The warrant of arrest remains extant and has not been executed because Frank Buyanga is on the run.
- In the year 2021 there were several efforts at coercing the Provincial Magistrate, J Y Taruvinga to cancel the warrant of arrest issued by her in connection with robbery, kidnapping and contempt of court charges. She refused to budge and steadfastly defended the warrant of arrest.
In a letter to her superiors dated 21 June 2021, the provincial magistrate said she had properly issued the warrant in terms of s 33(1) (c) of the Criminal Procedure and Evidence Act Chapter (9.077. Her superiors were of the view that she ought not to have issued the warrant of arrest because the High Court had already issued another warrant per MANZUNZU J. They were wrong. The warrants issued by the High Court by both MANZUNZU J and MANGOTA J were a way of enforcing its orders following private law civil litigation. They were not issued for the purpose of Police investigations into crimes of robbery, contempt of court and kidnapping which is public law. It is trite the same set of facts can give rise to both civil litigation and criminal investigation. The warrant of arrest issued by JY Taruvinga was issued for the purpose of facilitating Police investigations into crimes of robbery, kidnapping and contempt allegedly committed by Buyanga.
- Pressure was also brought to bear on the Provincial Magistrate in written correspondence by Buyanga's legal practitioners, Messrs Rubaya and Chatambudza to the Commissioner General of Police, Prosecutor General and the Provincial Magistrate threatening to challenge the issuance of the warrant of arrest on review in the Superior courts.
- The threats were vigorously resisted by the Prosecutor General. In a letter addressed to the lawyers dated 1 August 2022, one_A
REGiSTRAR ÖF TAPRUHE BoRiriting for the ProsecutorGeneral, pointed out that Buyanga is a fugitive from justice who is wanted by the Police in connection with robbery, kidnapping and contempt of court and had lost his right to obtain relief in Zimbabwean courts.
"The Supreme court and Constitutional Court made final and definitive findings that your client was in breach of the above court orders.
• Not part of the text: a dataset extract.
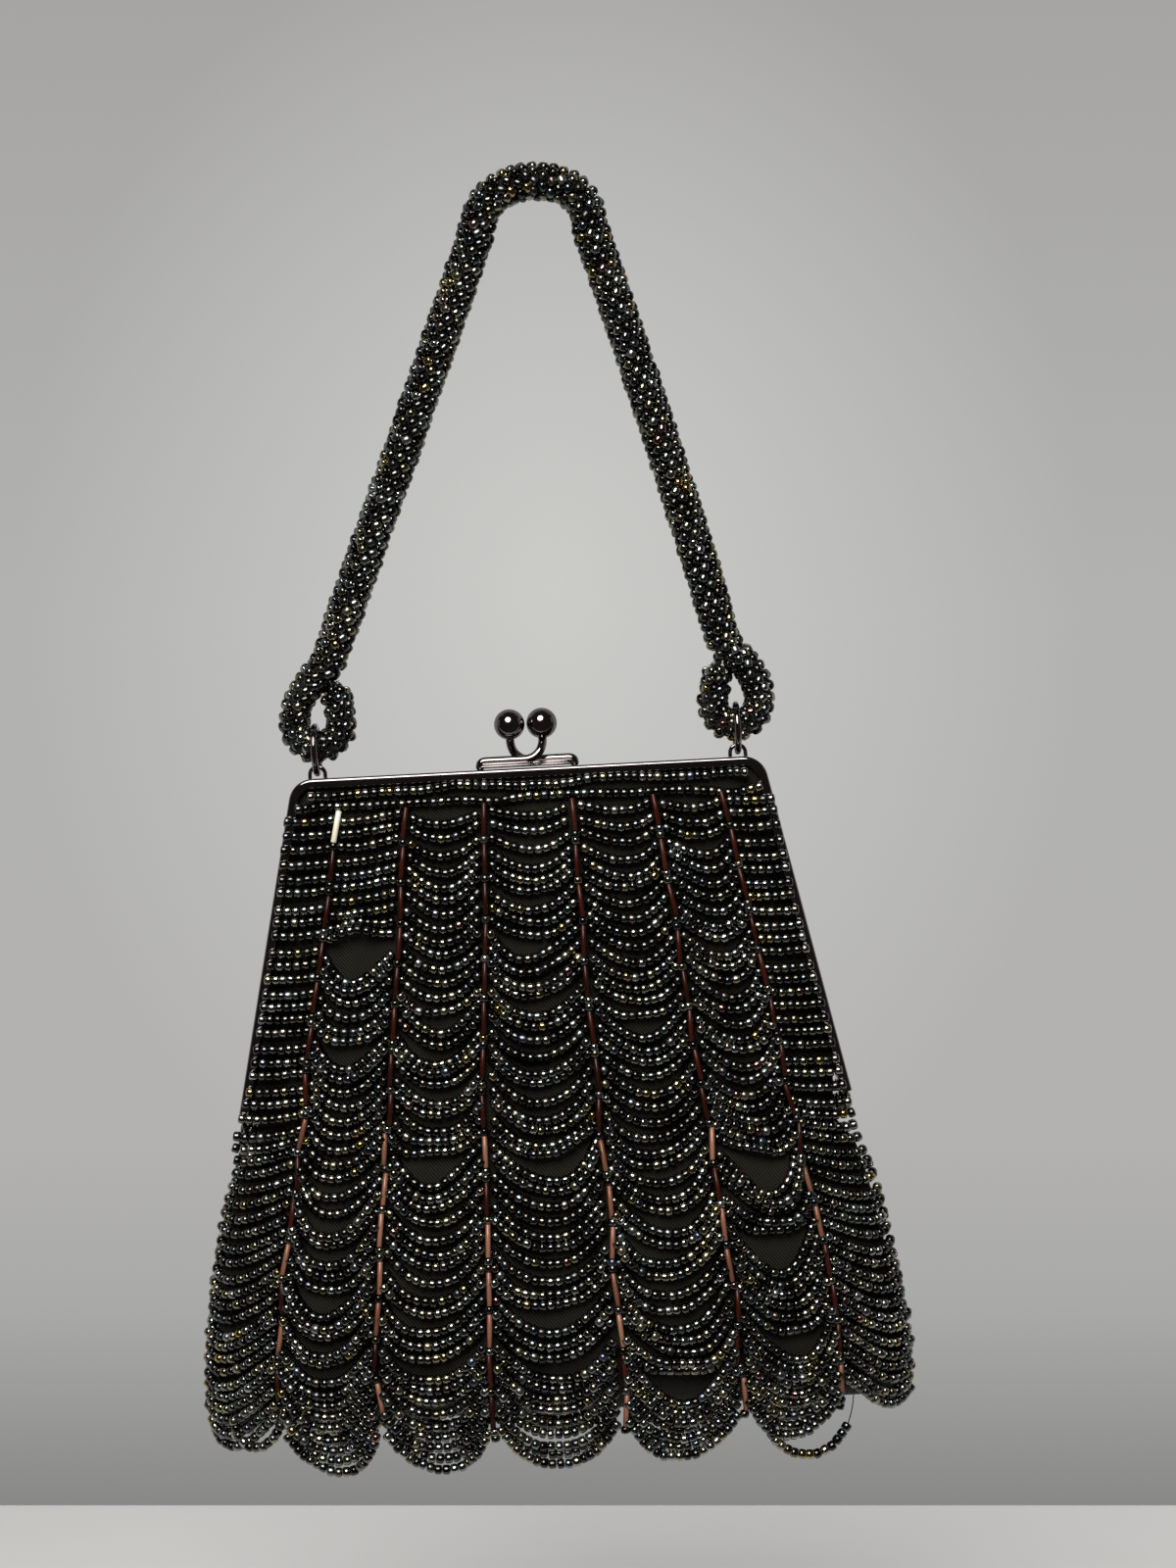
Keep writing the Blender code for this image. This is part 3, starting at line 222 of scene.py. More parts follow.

Wherefore it is not competent for you to request the removal of an Interpol red notice in the absence of your client purging the aforesaid contempt as well as motivating the complainant to withdraw the charges."
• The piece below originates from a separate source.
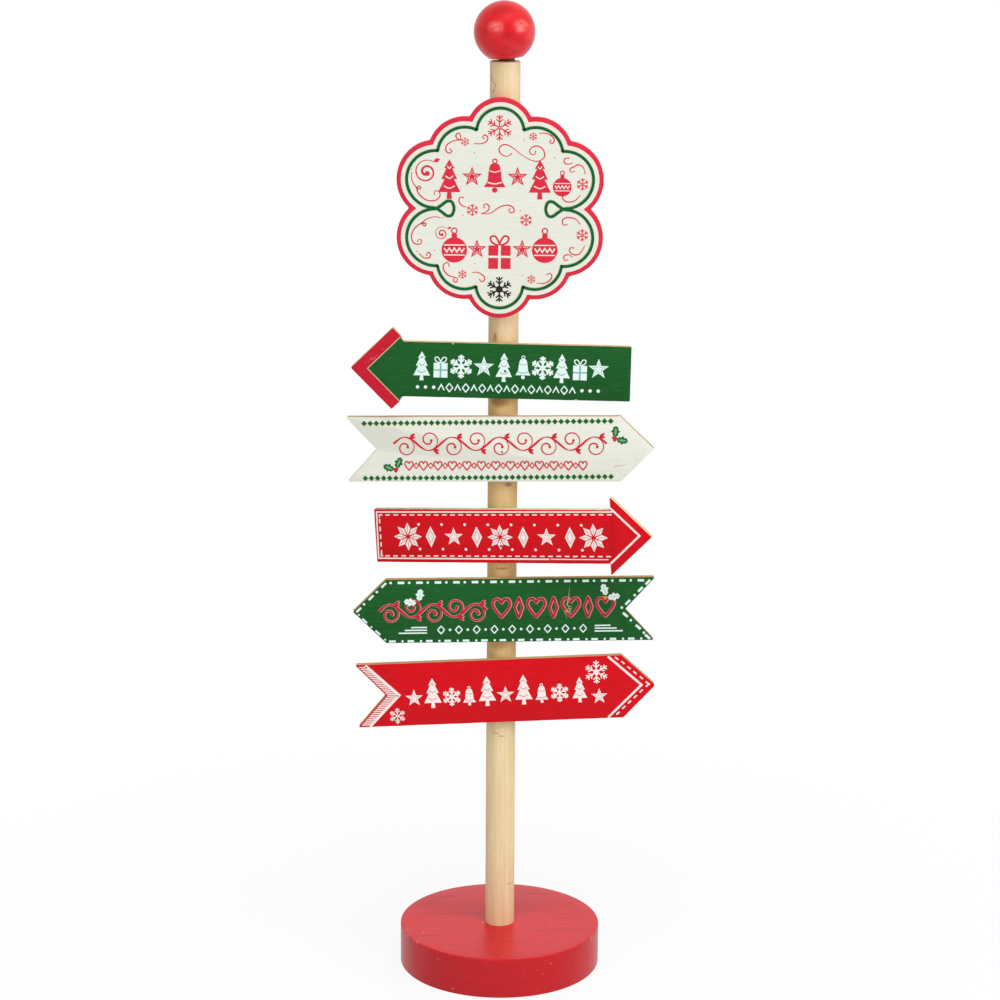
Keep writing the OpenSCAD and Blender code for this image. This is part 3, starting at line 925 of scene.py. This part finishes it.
def board(name, outline, finishes, replaces, seed, waver=0.15, tip=None):
    """A sawn board that replaces its solid. finishes are the front's, the edge's, the back's and the tip's.

    The front's paint goes over its eased edge. tip tells from x and y where the tip's paint does so instead.
    """
    stock = Stock(name)
    outline = sawn(np.asarray(outline), waver, seed)
    rings = board_rings(outline)
    tones = np.ones((len(rings) - 1, len(outline)), int)
    tones[-2:] = 0
    if tip is not None:
        tones[-2:] = np.where(tip(*outline.T), 3, 0)
    stock.add(rings, tones, (2, 0))
    stock.piece(name + "_dressed", SLOTS[name], finishes, replaces)
    return rings[-1, :, :2]


def plaque():
    """The lobed plaque: a red rim, a cream field, a looped line, snowflakes, scrolls and two friezes."""
    rim_width, line_inset = 2.75, 6.35
    board("plaque", lobed(0, WORN_R), [RIM_RED, RIM_RED, BACK_WOOD], "plaque", 11, 0.06)
    field, shade, line = Ink("plaque"), Ink("plaque", 2), Ink("plaque", 3)
    rose, black, cream = Ink("plaque", 2), Ink("plaque", 2), Ink("plaque", 3)
    field.fill(lobed(rim_width, CORNER_R))
    for run in looped_lines(line_inset):
        shade.stroke(run + (-0.25, 0.25), 1.95)
        line.stroke(run, 1.85)
    snowflake(rose, -3.2, 50.0, 8.0, 0.8, [(0.42, 0.36), (0.7, 0.32)])
    snowflake(black, -2.8, -50.3, 7.9, 0.95, [(0.44, 0.36), (0.72, 0.34)], 2.3)
    for x, y, size in ((-24.4, 41.3, 2.7), (17.4, 44.8, 2.6), (48.1, 15.5, 3.9), (48.3, -16.1, 3.9),
                       (-19.7, -0.9, 3.8), (13.5, -6.9, 3.9), (-25.7, -41.0, 2.8), (17.0, -43.9, 2.7)):
        snowflake(rose, x, y, size, 0.16 * size, [(0.55, 0.42)])
    for x, y in ((-57.1, 24.1), (-18.7, 34.8), (11.9, 42.4), (30.7, 31.8), (-25.6, -4.1), (9.8, -1.1),
                 (-38, -5.8), (-43.2, -26.1), (-54, -26.8), (-18.1, -34.3), (11.4, -41.7)):
        rose.disc(x, y, 0.4, 10)
    # Scrolls, each a pen line through its turning points, outer end first and curl last
    scrolls = [
        [(-27.2, 42.3), (-31.6, 41.8), (-35.4, 39.3), (-36.2, 36.1), (-34.2, 34.2), (-32.4, 35.4),
         (-33.6, 36.8)],
        [(-27.0, 42.3), (-27.2, 45.4), (-28.6, 46.6), (-30, 45.2), (-29.2, 43.1), (-27.2, 42.5)],
        [(-18.8, 40.3), (-14.7, 40.1), (-11.4, 41.5), (-10.4, 43.9), (-12, 45.5), (-13.6, 44.5),
         (-12.7, 43.2)],
        [(10.7, 33.2), (5, 37.7), (1.2, 39.6), (-1.8, 39.2), (-3.5, 36.9), (-2.3, 34), (1.3, 32.5),
         (4.1, 34.1)],
        [(10.7, 33.2), (16.3, 30.2), (21, 29.7), (24.4, 32.3), (23.8, 36.5), (20.5, 38.9), (17, 38.3),
         (15.3, 36), (16.3, 33.9), (18.5, 33.8), (18.8, 35.6)],
        [(20.9, 46.6), (24.6, 46.9), (28.4, 45.5), (30.4, 42.7), (29.3, 40.7), (27.7, 41.3), (28.2, 42.5)],
        [(41.9, 28.7), (38.5, 27.9), (36.6, 29.3), (37.2, 31.4), (39.4, 31.7)],
        [(49.8, 22), (48.4, 25.9), (45.5, 27.6), (42.6, 26.3), (40.2, 24.9), (40.9, 23), (42.8, 23.5)],
        [(46.9, 8.7), (43, 5.1), (38.3, 4.7), (35.9, 6.9), (36.6, 9.5), (38.8, 9.3)],
        [(47.1, -9.4), (43.6, -5.9), (38.9, -5.1), (36, -6.9), (36.6, -9.7), (38.7, -9.5)],
        [(49.9, -22.5), (47.2, -27.3), (43.4, -28.3), (40.7, -26.4), (41.1, -24), (43.2, -24)],
        [(42.7, -29.7), (39.6, -28.3), (37.2, -29.3), (37.4, -31.6), (39.4, -31.7)],
        [(20.3, -46.2), (24.6, -46.4), (27.9, -44.9), (29.8, -42.3), (28.7, -40), (26.9, -40.8)],
        [(-20, -40), (-16.3, -39.7), (-12.4, -42.1), (-12, -44.5), (-13.9, -45.6), (-15, -44.2)],
        [(-28.6, -43.4), (-31.4, -42.7), (-35.2, -41.1), (-37.6, -37.5), (-37, -34.6), (-34.9, -33.8),
         (-34, -35.7)],
        [(-28.6, -43.4), (-29.3, -45.8), (-31.2, -45.3), (-30.6, -43)],
        [(-52.8, -28), (-49.5, -30.8), (-46.2, -30.6), (-45.5, -28.4), (-47.1, -27.4), (-47.9, -29)],
        [(-39.3, -5.7), (-43.8, -5.2), (-48.5, -7), (-50.7, -9.4), (-49, -11), (-48.5, -9.3), (-51.4, -9.4),
         (-55.1, -12.2), (-57.3, -17), (-56.1, -21.3), (-52.6, -22.4), (-50.9, -20.4), (-52.4, -19.2),
         (-53.5, -20.5)],
        [(-57.3, 22.5), (-57, 17.6), (-54.2, 12.9), (-51.9, 12), (-52, 13.6), (-53.9, 12.8), (-52.8, 9.1),
         (-48.5, 5.4), (-42.9, 4.9), (-39.7, 7.8), (-40.5, 10.6), (-42.9, 10.8), (-43.2, 8.9)],
        [(-23.5, 1), (-25.9, 1.7), (-28, 4.4), (-27.3, 6.9), (-25.4, 6.9)],
        [(-14.5, -2.9), (-8.9, -2.9), (-3.2, 0.9), (1.5, 2.4), (5.3, 1), (6, -1.6), (3.9, -2.3), (2.6, -0.9),
         (3.5, 0)],
        [(-14.5, -2.9), (-10.8, -1.8), (-9.3, 0.9), (-10.8, 3), (-12.7, 2.3), (-12.4, 0.8)],
    ]
    for points in scrolls:
        pen(rose, points, 0.46, 0.78, 0.46)
    frieze(rose, cream, [fir_tree, star, bell, star, fir_tree], (-34.0, -20.0, -6.0, 8.0, 21.8),
           lambda x: 20.2 - 0.0025 * (x + 6) ** 2, (24.5, 15.5, 22.5, 15.5, 24.5))
    bauble(rose, cream, 35.6, 15.8, 17.5)
    frieze(rose, cream, [bauble, star, gift, star, bauble], (-30.8, -16.8, -2.8, 11.2, 25.2),
           lambda x: -26.0 + 0.004 * (x + 3) ** 2, (24.0, 15.0, 23.0, 15.0, 24.0))
    for x, y, size, start, side in ((-48.2, 22.6, 7.6, 55, 1), (-38.6, -15.6, 4.6, 40, 1)):
        scroll = curl(x, y, size, 0.16 * size, start, side * 610, 70)
        rose.stroke(scroll, np.linspace(0.08, 0.3, 70) * size * 0.75)
        rose.disc(*scroll[-1], 0.2 * size, 14)
        rose.fill(leaf_outline(scroll[0], scroll[0] + (0.55 * size, 0.25 * size), 0.3 * size, 1))
    field.printed("field_print", CREAM)
    shade.printed("line_shade_print", TAN_INK)
    line.printed("line_print", LINE_INK)
    rose.printed("rose_print", ROSE_INK)
    black.printed("black_print", BLACK_INK)
    cream.printed("cream_print", CREAM)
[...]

- Messrs Mutuso, Taruvinga and Mhiribidi, the legal practitioners representing Chantelle Muteswa in the criminal cases of contempt of court and kidnapping also protested. They complained in writing to Magistrate Taruvinga's superiors on 27 October 2022 about what they considered clandestine efforts to cancel the warrant of arrest issued to facilitate Police investigations into crimes allegedly committed by Buyanga. They contested the legality of the requested cancellation of the warrant in the absence of a review or appeal. They pointed out that Buyanga was a fugitive from justice who had been declared as such by Zimbabwean courts which had stripped him of the right of audience. Citing Denhere v Denhere CCZ 9/19 they argued that a magistrate court is bound by decisions of superior courts and could not possibly grant Buyanga relief in the face of the Constitutional court's pronouncement that Buyanga is a fugitive. They complained that the Court was in breach of the audi alteram partem rule by entertaining Buyanga without hearing the Zimbabwe Republic Police, Prosecutor General and the complainant, Chantelle Muteswa. In any event, the magistrates court had become functus officio when it issued the warrant of arrest and Buyanga could only get relief through an appeal or review both of which were out of time. Citing Articles 80 and 81 of the Interpol rules the lawyers argued that that the Interpol red notice could only be cancelled after the discharge of the grounds upon which the warrant of arrest was issued. The crimes of robbery, contempt of court and kidnapping were still under investigation.
- Magistrate Taruvinga eventually relented under the barrage of correspondence and disapproval by her superiors whereupon on 28 October 2022 she wrote to her superiors in which she pleaded as follows
"…..I request that this matter proceeds by way of application and all interested parties be cited. The procedure is not expressly stated in the criminal procedure and evidence act hence this approach"Proceedings a quo
- It is against this background that Messes Rubaya and Chatambudza legal practitioners filed a written application for the cancellation of the warrant of arrest issued by Magistrate Taruvinga on 22April 2020. The application cited the State only. The lawyers did not cite the Zimbabwe Republic Police who hold the warrant of arrest and Chantelle Muteswa, who reported the alleged kidnapping and contempt of court charges. It may have escaped Magistrate Taruvinga's mind that her directive to cite all concerned had not been complied with because she heard and determined the application promptly without hearing interested parties. She made a brief ruling on the same day granting the application and cancelling the warrant of arrest. She granted the order in the following terms: -
- "The warrant of arrest erroneously issued against Frank Buyanga Sadiqi Ref CID Law & Order Hre DR 07/04/20 and Waterfalls CR 495/03/20220 issued on 22 April 2020 is HEREBY
- She gave as her reasons that she had heard the application in chambers. She realised she had issued the warrant of arrest against Buyanga in error and because the High court order in case no HC 2149/20 remained extant and her warrant was misplaced. She held that the State's objection to her jurisdiction in the application for the cancellation of the warrant of arrest was misplaced because she had jurisdiction to cancel the warrant in terms of s33(4) of the Criminal Procedure and Evidence Act [Chapter 9.07] because she is the one who had issued it. She made the finding that Buyanga was not a fugitive because he had no pending case in Zimbabwe. She did not comment on the various judgments of the Constitutional Court, Supreme Court and High Court not obeyed by Buyanga which had been placed before her and form part of the record of proceedings. The ruling is dated 14 November 2022.